The BBC produced a fascinating segment that aired throughout Britain and “would fit right into our educational curriculum at the Pritikin Longevity Center,” smiles Dr. Jay Kenney, Nutrition Research Specialist.
It was the story of nine men and women who set up camp for 12 days in tents at a British zoo and ate the diet, lots of high-fiber fruit and veggies and some fish, that our ape-like ancestors most likely consumed. Yes, the real Paleo diet.
As you learned at the Pritikin Longevity Center, the film shows how quickly and dramatically our health can improve when we eat the foods our bodies are biologically designed to eat.
21st century diet
The Brits in the BBC film, ages 36 to 49, looked fairly healthy, but their 21st century diet, high in salt- and saturated-fat-rich foods like scones and Shepherd pies, “could be killing them,” reported the BBC. They all had dangerously high blood pressure and cholesterol levels.

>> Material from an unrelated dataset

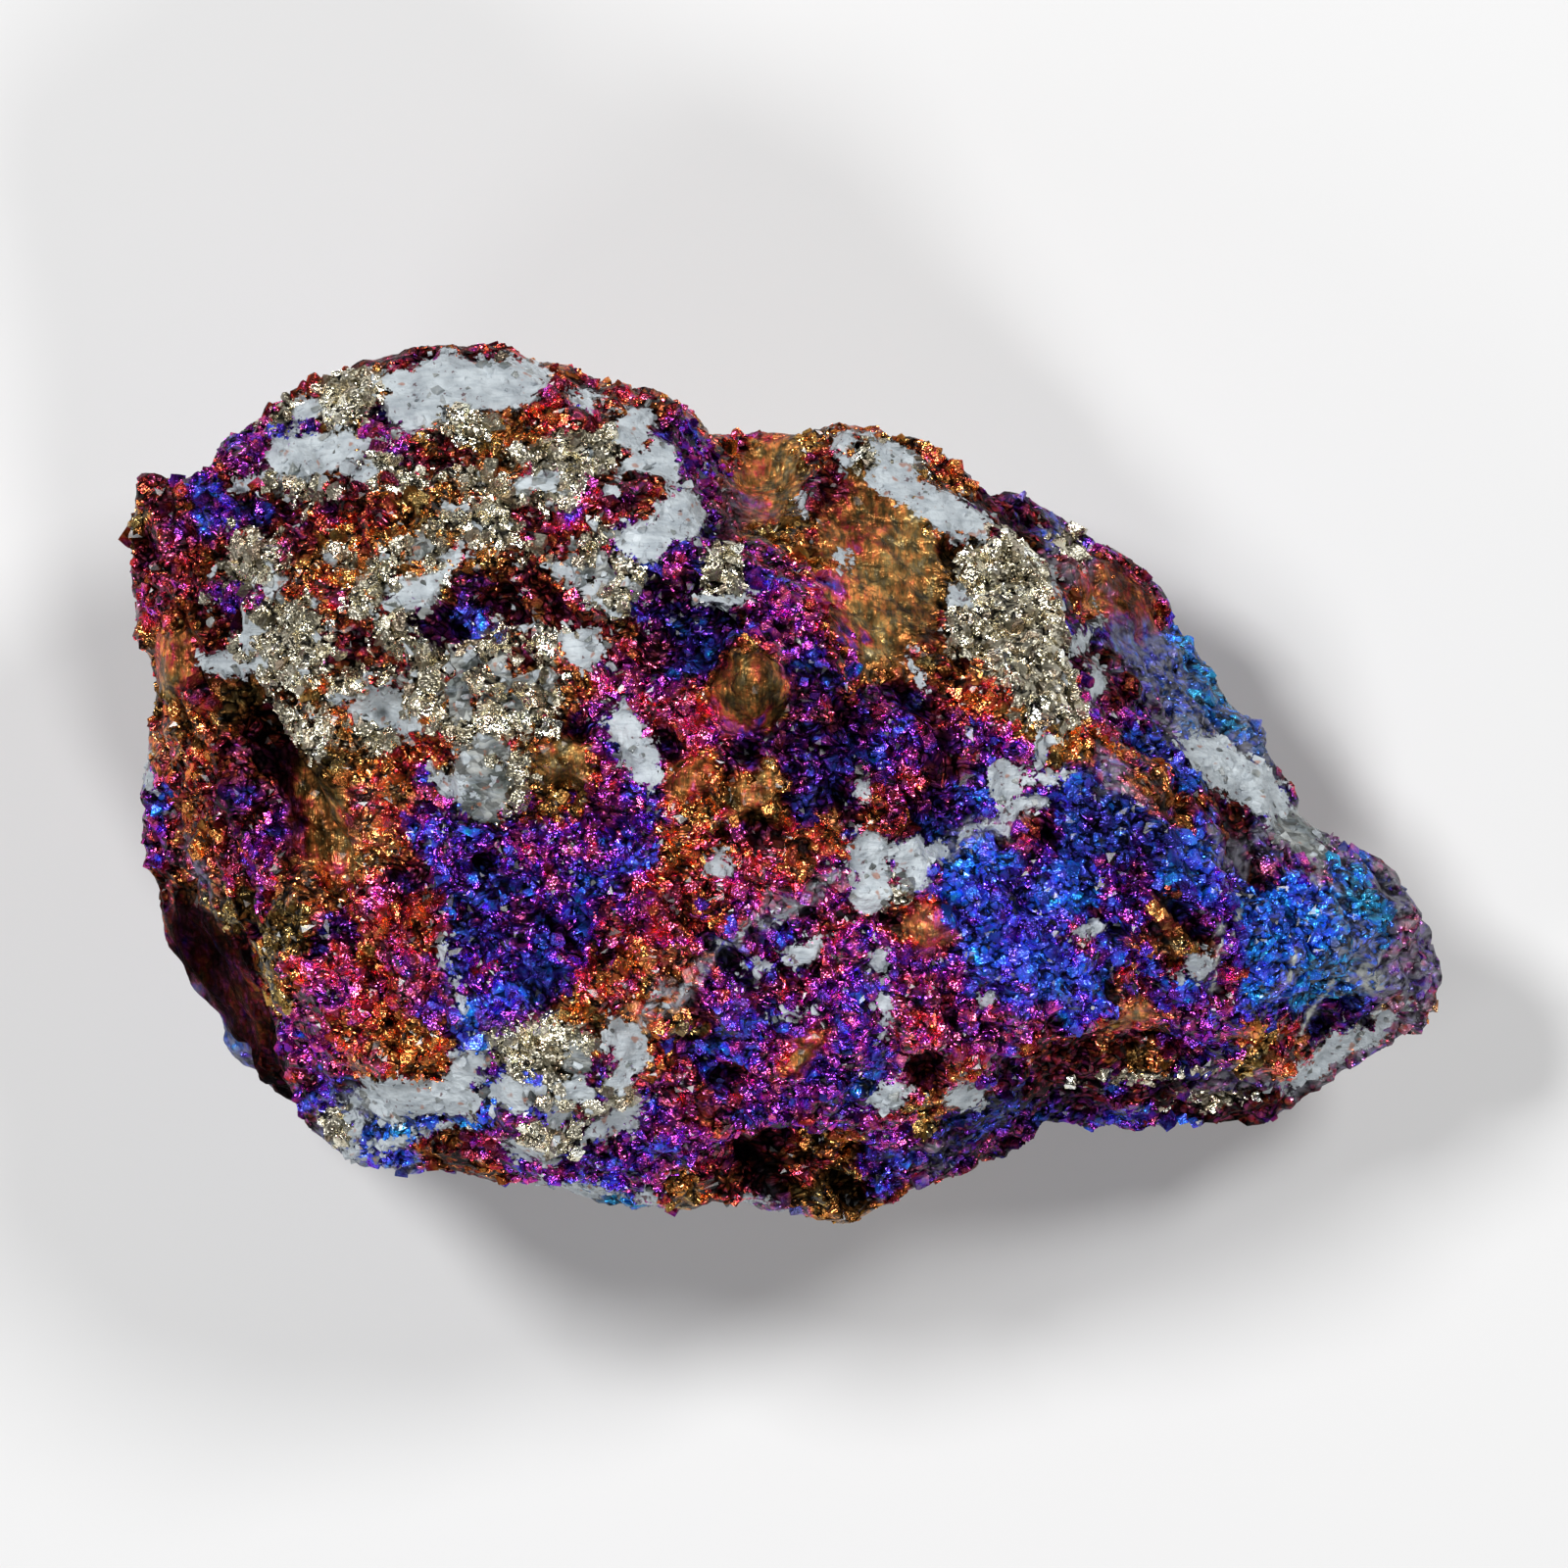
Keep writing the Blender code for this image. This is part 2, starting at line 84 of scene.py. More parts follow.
# Where each mineral shows on the upper side, as ovals: x, y, length, width, turn in degrees
WHITE_QUARTZ = (
    (-19.6, 3.8, 2.8, 1.8, 10), (-18.3, 2.9, 1.6, 1.0, -20),
    (-15.7, 19.5, 8.3, 2.6, 2), (-17.9, 18.3, 3.1, 2.1, -20), (-13, 20.1, 3.2, 1.6, -12),
    (-22.7, 16.1, 5.1, 2.2, 6), (-23.4, 18.2, 1.6, 1.2, 20), (-25.9, 14.7, 1.7, 0.5, 12),
    (-24.4, 15.5, 1.9, 1.3, 0), (-7.2, 17.2, 1.7, 2.2, -20), (-6.4, 15.2, 2.8, 3.2, -40),
    (-5.1, 12.9, 2.4, 3.1, -20), (-6.6, 11.8, 2.7, 1.8, 10), (-9.5, 18.6, 1.7, 0.6, -38),
    (-17.4, 9.8, 3.8, 1, 38), (-18.3, 8.9, 2.4, 1.1, 14), (-24.9, 9.8, 1.6, 0.6, 8),
    (-9.8, 6.6, 2.1, 1.7, -20), (-10.6, 10.3, 1.5, 0.8, -20), (-9.2, 9.2, 3.1, 0.6, -32),
    (-3, 8.9, 2.4, 0.6, 8), (-11.7, 14.6, 2.4, 0.9, 20), (-19.8, 3.7, 1.7, 1.1, 25),
    (-16.2, -0.2, 1.9, 1, -20), (-14.6, 7.7, 1.7, 0.8, 10), (-27, 6, 2.6, 1.1, -4),
    (-25.4, 6, 1.1, 1.2, 0), (-31.5, 0.7, 0.6, 1.7, 8), (-7.1, 1.6, 3.6, 1.6, -58),
    (-3.1, -3.9, 1.3, 1.3, 0), (3.9, -3.4, 2.1, 2.4, 0), (4.1, -5.2, 1.9, 2.5, -10),
    (6.1, -3.7, 2.2, 2.3, 10), (7.5, -3.4, 1.1, 1.1, 0), (10.8, 0.1, 1.8, 1.5, -25),
    (11.6, -1, 2.2, 0.7, 12), (11, -1.6, 0.7, 1.3, 0), (12.5, 1.8, 0.6, 1.4, 12),
    (12.1, 0.5, 1.5, 0.4, 4), (3.9, -0.3, 1, 1.3, 10), (0.9, -8.1, 1.9, 0.9, 32),
    (-1.1, -9, 1.2, 0.5, 5), (4.7, -8.6, 0.8, 1.3, 0), (4.9, -10.4, 1, 1, 0), (5, -11.6, 0.4, 1.3, -8),
    (5.1, -15, 1.9, 1.3, 0), (8.8, -15.3, 1.9, 1.3, -25), (9.8, -10.3, 0.8, 0.9, 0),
    (15, -7, 1, 0.6, 10), (0.4, -11, 1.2, 0.3, 16), (-16.6, -7.9, 0.7, 1.3, -25),
    (-15.8, -10, 0.4, 2.4, 20), (6.6, 5.1, 0.5, 1.6, 10), (1, 13.6, 0.5, 0.9, -20),
    (3, 15.7, 0.6, 0.7, 0), (2.8, 11, 0.4, 0.8, 0), (2.8, 16.8, 1.3, 0.8, -20), (5.6, 14.9, 3, 1.7, -32),
    (7.9, 13.4, 3.9, 1.8, -32), (9, 12.6, 2.1, 1.7, -30), (5.3, 16.2, 2.7, 1.1, -30),
    (8.7, 9.2, 1.3, 1.3, 0), (13.2, 9.5, 0.7, 1.6, -10), (14.6, 6.9, 0.5, 3.2, -28),
    (15.1, 4.8, 0.4, 1.9, -10), (22.1, 0.5, 6.7, 2.3, -33), (23.8, -0.6, 2.4, 1.7, -30),
    (20.2, -8.9, 1.4, 1, 10), (-19.3, -15.3, 4.7, 2.1, 6), (-16.2, -15.2, 3.4, 1.8, 8),
    (-13.2, -15, 2.5, 1.9, 0), (-15.3, -14.1, 1.6, 3.1, -14), (-21.2, -17.1, 0.7, 2.1, -20),
    (-19.1, -17.6, 4, 0.4, 20), (-12.3, -17.9, 2.2, 0.7, -14), (-7.7, -12.4, 1.9, 2.4, 0),
    (-8.3, -16.5, 3.1, 0.9, 30), (-9.7, -14.9, 1.5, 1.2, 0), (-7.8, -14.2, 1, 1.5, 0),
    (-9.9, -19.8, 3.2, 0.7, -6), (-6.5, -20.2, 1, 0.7, -30), (-1.8, -21.1, 1.4, 0.3, -4),
    (-11, -16, 0.8, 2.1, 0), (27.5, -13.3, 5.7, 1.1, 32), (29.4, -12.1, 2.6, 0.7, 32),
)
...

“Can turning back the clock and eating like our nearest relatives, the apes, reverse the negative effects of our modern-day diet?” the reporters asked, noting that for hundreds of thousands of years our human ancestors ate primarily fruits, nuts, seeds, vegetables, and, in most cases, limited amounts of lean wild animal meat or fish.
Our digestive systems evolved, in effect, on food very different from our current-day diet of sugar, salt, fat, and refined flours. And since our new diet is very very new in evolutionary terms, just a century old, our bodies haven’t had any chance to adapt to it.

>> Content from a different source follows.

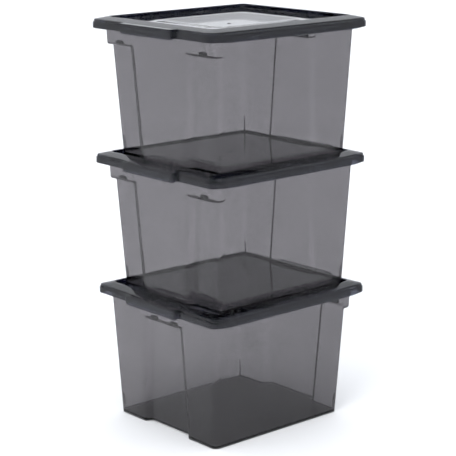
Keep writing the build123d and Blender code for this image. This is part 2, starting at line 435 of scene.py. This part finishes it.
def corner_fin(side_x, side_y, height=34 * mm, reach_in=5.0 * mm, half_thick=1.3 * mm, around=20):
    """A thin upright fin in the hollow of an upright corner, standing on the floor.

    Its outline is a narrow superellipse.  At height z it lies on the corner's diagonal,
    at the inner radius from the corner's centre, and the centre leans out with the walls.
    """
    angle = np.linspace(0, 2 * np.pi, around, endpoint=False)
    deep = 0.5 * (reach_in + 0.8 * mm) * np.sign(np.cos(angle)) * np.abs(np.cos(angle)) ** 0.5
    thick = half_thick * np.sign(np.sin(angle)) * np.abs(np.sin(angle)) ** 0.5
    rise = np.array([0, 0, 0.15, 0.4, 0.7, 0.92, 1.0, 1.0])[:, None] * height
    full = np.array([0.5, 1, 1, 1, 1, 0.9, 0.5, 0.2])[:, None]
    z = floor_top - 0.3 * mm + rise
    outer = recess_corner if side_x > 0 else corner
    depth = corner_base + (corner_ledge - corner_base) * z / ledge_z if side_x > 0 else 0.0
    centre_x = base_x + end_slope * z - depth - outer
    centre_y = base_y + side_slope * z - outer
    along = outer - wall + 0.8 * mm - 0.5 * (reach_in + 0.8 * mm) + full * deep
    x = side_x * (centre_x + (along - full * thick) * 0.5 ** 0.5)
    y = side_y * (centre_y + (along + full * thick) * 0.5 ** 0.5)
    stack = np.stack([x, y, z + 0 * x], axis=2)
    return stack if side_x * side_y > 0 else stack[:, ::-1]


tub_extras = [block((x, y, stop_z), stop_half) for x, y in stops]
tub_extras += [corner_fin(sx, sy) for sx in (-1, 1) for sy in (-1, 1)]
tub_extras.append(gate(floor_top))
print("stops at", [(round(x, 3), round(y, 3)) for x, y in stops])

# %% [markdown]
# ## The lid
# The lid is a shallow tray. Its raised rim is a channel, open underneath, that drops
# over the tub's edge; outside it has an upper band and a wider skirt. In the middle of
# each short side the band and the skirt jog outwards into a grip, which starts a little
# below the rim and hangs a little below the skirt. The rim's top falls to its outer edge.
# Inside the rim is a flat shelf for the next bin's foot, and well inside the shelf the
# panel sinks with a gentle slope to a shallow dish. The dish hardly shows by its shape:
# it shows because the flat shelf mirrors the dark rim, and the dish mirrors the sky.

# %% One ring of the lid
def lid_ring(half_x, half_y, z, grip=None, grip_z=None, inset=0.0, radius=None):
    """A ring of the lid with its half sizes and height away from the grips.

    grip is how far the grip's face stands from the centre, and grip_z its height; left
    out, the ring has no grip.  pad is where the grip's side would be, kept short of the
    rounded corner on the small rings of the dish, so that no ring folds over.
    """
    face_x = half_x if grip is None else grip
    round_here = 13 * mm - (skirt_x - half_x) if radius is None else radius
    proud = face_x - half_x
    return ring(
        half_x=face_x,
        half_y=half_y,
        corner_front=round_here,
        corner_rear=round_here,
        deep_front=proud,
        deep_rear=proud,
        splay_front=0.3 * mm,
        splay_rear=0.3 * mm,
        bend=min(4 * mm, 0.5 * proud),
        pad=min(grip_half - inset, 0.5 * (half_y - round_here)),
        z_face=z if grip_z is None else grip_z,
        z_front=z,
        z_rear=z,
    )


# %% The rim, the band and the skirt
def rim_path():
    """Corner rings from under the shelf, round the channel and skirt, to the shelf."""
    w = wall
    band_x, band_y = skirt_x - band_inset, skirt_y - band_inset
    grip_top, grip_low = rim_z - grip_drop, skirt_z - grip_hang
    under_x, under_y = seat_x + w, seat_y + w
    seat_r = 10 * mm
    edge = 0.5 * mm
    inner, outer = front_x - w, front_x
    under_z = rim_z - rim_fall - w
    return [
        (lid_ring(under_x - 5 * mm, under_y - 5 * mm, shelf_z - panel_thick, radius=seat_r), 0),
        (lid_ring(under_x, under_y, shelf_z - panel_thick, radius=seat_r + w), 2 * edge),
        (lid_ring(under_x, under_y, rim_z - w, radius=seat_r + w), edge),
        (lid_ring(band_x - w, band_y - w, under_z, band_x - w + 0.2 * mm, under_z, w), edge),
        (lid_ring(band_x - w, band_y - w, under_z - 1.0 * mm,
                  band_x - w + 0.2 * mm, under_z - 0.6 * mm, w), edge),
        (lid_ring(band_x - w, band_y - w, shoulder_z - w, inner, under_z - 0.6 * mm, w), edge),
        (lid_ring(skirt_x - w, skirt_y - w, shoulder_z - w, inner, shoulder_z - w, w), edge),
        (lid_ring(skirt_x - w, skirt_y - w, skirt_z, inner, grip_low, w), edge),
        (lid_ring(skirt_x, skirt_y, skirt_z, outer, grip_low), edge),
        (lid_ring(skirt_x, skirt_y, shoulder_z, outer, shoulder_z), 2 * edge),
        (lid_ring(band_x, band_y, shoulder_z, outer, shoulder_z + 2 * mm), edge),
        (lid_ring(band_x, band_y, grip_top - 1.6 * mm, outer, grip_top), 4 * edge),
        (lid_ring(band_x, band_y, grip_top - 0.8 * mm,
                  band_x + 0.2 * mm, grip_top - 0.1 * mm), edge),
        (lid_ring(band_x - 1.0 * mm, band_y - 1.0 * mm, rim_z - rim_fall), 3 * edge),
        (lid_ring(seat_x + 3 * mm, seat_y + 3 * mm, rim_z, radius=seat_r + 3 * mm), 4 * edge),
        (lid_ring(seat_x, seat_y, rim_z - 0.8 * mm, radius=seat_r), 3 * edge),
        (lid_ring(seat_x, seat_y, shelf_z, radius=seat_r), 3 * edge),
        (lid_ring(seat_x - 4 * mm, seat_y - 4 * mm, shelf_z, radius=seat_r), 0),
    ]


rim_stack = points(rounded(rim_path()), lid_outline)
print("rings in the lid's rim:", len(rim_stack))

# %% The dished panel
def dish_path(drop):
    """Corner rings of the panel from the shelf to the middle, drop below its surface."""
    floor_z = shelf_z - drop - dish_depth
    top_x, top_y = seat_x - dish_edge, seat_y - dish_edge
    low_x, low_y = seat_x - dish_edge - dish_run, seat_y - dish_edge - dish_run
    return [
        (lid_ring(seat_x - 6 * mm, seat_y - 6 * mm, shelf_z - drop, radius=14 * mm), 0),
        (lid_ring(top_x, top_y, shelf_z - drop, radius=dish_corner), 8 * mm),
        (lid_ring(low_x, low_y, floor_z, radius=dish_low_corner), 10 * mm),
        (lid_ring(low_x - 30 * mm, low_y - 30 * mm, floor_z, radius=8 * mm), 0),
    ]


upper_dish = points(rounded(dish_path(0), steps=9), lid_outline)
under_dish = points(rounded(dish_path(panel_thick), steps=9), lid_outline)[::-1]
lid_stack = np.concatenate([under_dish, rim_stack, upper_dish])
print("rings in the lid:", len(lid_stack))

# %% [markdown]
# Under the rim, thin ribs tie the band to the rim's plate. Through the clear plastic
# they show as short dark uprights.

# %% Ribs under the rim
def rib(x, y, half_x, half_y):
    """One upright rib as a rounded block from above the flange to the rim's plate."""
    low = flange_top + 1.3 * mm
    high = rim_z - rim_fall - wall / 2
    centre = (x, y, (low + high) / 2)
    return block(centre, (half_x, half_y, (high - low) / 2), top_round=0.3 * mm)


end_rib = (base_x + end_slope * rim_z + 1 * mm, skirt_x - band_inset - wall / 2)
side_rib = (base_y + side_slope * rim_z + 1 * mm, skirt_y - band_inset - wall / 2)
lid_extras = [gate(shelf_z - dish_depth)]
for sx in (-1, 1):
    for sy in (-1, 1):
        lid_extras.append(rib(sx * sum(end_rib) / 2, sy * grip_half,
                              (end_rib[1] - end_rib[0]) / 2, 0.8 * mm))
        lid_extras.append(rib(sx * 48 * mm, sy * sum(side_rib) / 2,
                              0.8 * mm, (side_rib[1] - side_rib[0]) / 2))
print("extras on a lid:", len(lid_extras))

# %% [markdown]
# ## From arrays to objects
# The shells become meshes once, turned and raised for each bin, and every mesh rides on
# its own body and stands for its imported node.

# %% Make a mesh
def make_piece(name, stacks, turn, lift):
    """One mesh object from stacks of rings, turned about z by turn and raised by lift."""
    verts, faces, offset = [], [], 0
    for stack in stacks:
        co, quads, caps = skin(stack)
        verts.append(co)
        faces += (quads + offset).tolist() + [(cap + offset).tolist() for cap in caps]
        offset += len(co)
    co = np.concatenate(verts)
    if turn:
        co = co * np.array([-1.0, -1.0, 1.0])
    co = co + np.array([0, 0, lift])
    mesh = bpy.data.meshes.new(name)
    mesh.from_pydata(co.tolist(), [], faces)
    mesh.validate()
    mesh.polygons.foreach_set("use_smooth", np.ones(len(mesh.polygons), bool))
    mesh.update()
    piece = bpy.data.objects.new(name, mesh)
    bpy.context.scene.collection.objects.link(piece)
    return piece


# %% [markdown]
# ## Smoke-tinted plastic
# The plastic is clear all through, and its colour comes from the light it swallows on
# the way: Volume Absorption takes off more where the way is long. So a wall seen square
# on is pale grey, and a rim, a ledge or an edge seen along its length is nearly black.
# The surface is glossy, with the faint waviness and the fine scuffs of a moulding. The
# lid swallows more than the tub. The index of refraction is a little low for a plastic,
# because under an all-white sky the rims would otherwise shine too much.

# %% The plastic
def plastic(name, tint, density, haze):
    """Clear moulded plastic: refraction, absorption by depth, waviness and scuffs."""
    material = bpy.data.materials.new(name)
    material.use_nodes = True
    tree = material.node_tree
    nodes, links = tree.nodes, tree.links
    nodes.clear()
    out = nodes.new("ShaderNodeOutputMaterial")
    shader = nodes.new("ShaderNodeBsdfPrincipled")
    shader.inputs["Transmission Weight"].default_value = 1.0
    shader.inputs["IOR"].default_value = 1.37
    place = nodes.new("ShaderNodeTexCoord")
    flow = nodes.new("ShaderNodeTexNoise")
    flow.inputs["Scale"].default_value = 9.0
    flow.inputs["Detail"].default_value = 1.0
    scuff = nodes.new("ShaderNodeTexNoise")
    scuff.inputs["Scale"].default_value = 140.0
    scuff.inputs["Detail"].default_value = 5.0
    gloss = nodes.new("ShaderNodeMapRange")
    gloss.inputs["From Min"].default_value = 0.45
    gloss.inputs["From Max"].default_value = 0.75
    gloss.inputs["To Min"].default_value = haze
    gloss.inputs["To Max"].default_value = haze + 0.06
    tone = nodes.new("ShaderNodeMapRange")
    tone.inputs["To Min"].default_value = 0.93
    tone.inputs["To Max"].default_value = 1.0
    grey = nodes.new("ShaderNodeCombineColor")
    bump = nodes.new("ShaderNodeBump")
    bump.inputs["Strength"].default_value = 0.06
    bump.inputs["Distance"].default_value = 0.004
    for noise in (flow, scuff):
        links.new(place.outputs["Object"], noise.inputs["Vector"])
    links.new(flow.outputs["Fac"], bump.inputs["Height"])
    links.new(bump.outputs["Normal"], shader.inputs["Normal"])
    links.new(scuff.outputs["Fac"], gloss.inputs["Value"])
    links.new(gloss.outputs["Result"], shader.inputs["Roughness"])
    links.new(flow.outputs["Fac"], tone.inputs["Value"])
    for channel in ("Red", "Green", "Blue"):
        links.new(tone.outputs["Result"], grey.inputs[channel])
    links.new(grey.outputs["Color"], shader.inputs["Base Color"])
    smoke = nodes.new("ShaderNodeVolumeAbsorption")
    smoke.inputs["Color"].default_value = (*tint, 1.0)
    smoke.inputs["Density"].default_value = density
    links.new(shader.outputs["BSDF"], out.inputs["Surface"])
    links.new(smoke.outputs["Volume"], out.inputs["Volume"])
    return material


tub_plastic = plastic("smoke_tub_plastic", (0.285, 0.262, 0.285), 610.0, 0.015)
lid_plastic = plastic("smoke_lid_plastic", (0.17, 0.21, 0.36), 1300.0, 0.02)

# %% Build the three bins
for level, level_name in enumerate(("bottom", "middle", "top")):
    lift = level * pitch
    for part, stack, extras, material in (
        ("tub", tub_stack, tub_extras, tub_plastic),
        ("lid", lid_stack, lid_extras, lid_plastic),
    ):
        node = f"{level_name}_{part}"
        piece = make_piece(f"{node}_shell", [stack] + extras, part == "tub" and level > 0, lift)
        piece.data.materials.append(material)
        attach(piece, node)
        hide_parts(node)
        print(piece.name, len(piece.data.polygons), "faces")

# %% [markdown]
# ## Floor, light and camera
# The bins stand on a wide white floor under an even, faintly blue sky, with one large
# soft lamp from the left. The camera is far away with a long lens, turned a little less than half
# way between an end and a long side.

# %% The floor
def make_floor(half=30.0):
    """A square floor at z = 0."""
    mesh = bpy.data.meshes.new("floor")
    mesh.from_pydata([(-half, -half, 0), (half, -half, 0), (half, half, 0), (-half, half, 0)],
                     [], [(0, 1, 2, 3)])
    floor = bpy.data.objects.new("floor", mesh)
    bpy.context.scene.collection.objects.link(floor)
    material = bpy.data.materials.new("floor_paint")
    material.use_nodes = True
    shader = material.node_tree.nodes["Principled BSDF"]
    shader.inputs["Base Color"].default_value = (0.93, 0.93, 0.93, 1)
    shader.inputs["Roughness"].default_value = 0.8
    mesh.materials.append(material)
    return floor


make_floor()

# %% The sky and the lamp
world = bpy.data.worlds.new("studio")
bpy.context.scene.world = world
world.use_nodes = True
world.node_tree.nodes["Background"].inputs["Color"].default_value = (0.93, 0.955, 1.0, 1)
world.node_tree.nodes["Background"].inputs["Strength"].default_value = 1.35


def soft_lamp(name, place, aim, size, power):
    """A square lamp of the given size at place, turned to face aim."""
    light = bpy.data.lights.new(name, "AREA")
    light.size = size
    light.energy = power
    lamp = bpy.data.objects.new(name, light)
    bpy.context.scene.collection.objects.link(lamp)
    facing = (Vector(aim) - Vector(place)).to_track_quat("-Z", "Y").to_matrix().to_4x4()
    lamp.matrix_world = Matrix.Translation(place) @ facing
    return lamp


soft_lamp("key", (-2.6, -1.2, 2.6), (0, 0, 0.4), 1.6, 40.0)

# %% The camera
azimuth, elevation, roll = radians(-40.98), radians(13.11), radians(-0.40)
distance = 3.204
aim = Vector((0, 0, 0.4029))
back = Vector((sin(azimuth) * cos(elevation), -cos(azimuth) * cos(elevation), sin(elevation)))
right = (-back).cross(Vector((0, 0, 1))).normalized()
up = right.cross(-back)
right, up = right * cos(roll) + up * sin(roll), up * cos(roll) - right * sin(roll)
lens = bpy.data.cameras.new("camera")
lens.lens = 127.1
lens.sensor_width = 36.0
lens.shift_x = -0.0054
lens.shift_y = -0.0214
camera = bpy.data.objects.new("camera", lens)
bpy.context.scene.collection.objects.link(camera)
turned = Matrix((right, up, back)).transposed().to_4x4()
camera.matrix_world = Matrix.Translation(aim + back * distance) @ turned
bpy.context.scene.camera = camera

# %% Settings that clear plastic needs
scene = bpy.context.scene
scene.view_settings.view_transform = "Standard"
scene.cycles.max_bounces = 40
scene.cycles.transmission_bounces = 40
scene.cycles.glossy_bounces = 12
scene.cycles.transparent_max_bounces = 24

What we have, then, is “a mismatch between what we ate as we evolved and the food we eat now,” and the sad result is “many of our modern health problems,” scientists told the BBC.
But we also have, as the segment colorfully portrays, the ability to get well real fast. After just 12 days of eating a lot of fruit and veggies (11 pounds daily), very little salt (the equivalent of one olive), and some nuts and seafood, the entire group brought their blood pressure down to normal. Cholesterol levels fell 23%, and the volunteers shed on average nearly 10 pounds.
Fueling the healthy body
They felt better, too. Energy levels soared. They started romping around, throwing frisbees and playing soccer, as frisky as the apes next door. Constipation problems vanished. And with pounds of food to eat each day, no one complained of hunger.
Most surprised at the feel-good vibe of the group was the TV crew. They’d fully anticipated getting footage of “unhappiness and grumpiness.” It never happened.
“The diet was a success,” concluded the BBC producers, and ended their segment with a close-up of one beaming male volunteer, who, sounding like one of our guests after a health-restoring two weeks at Pritikin, announced, “I feel a lot better. I have lots of energy, I’m sleeping well. Overall I think it’s great!”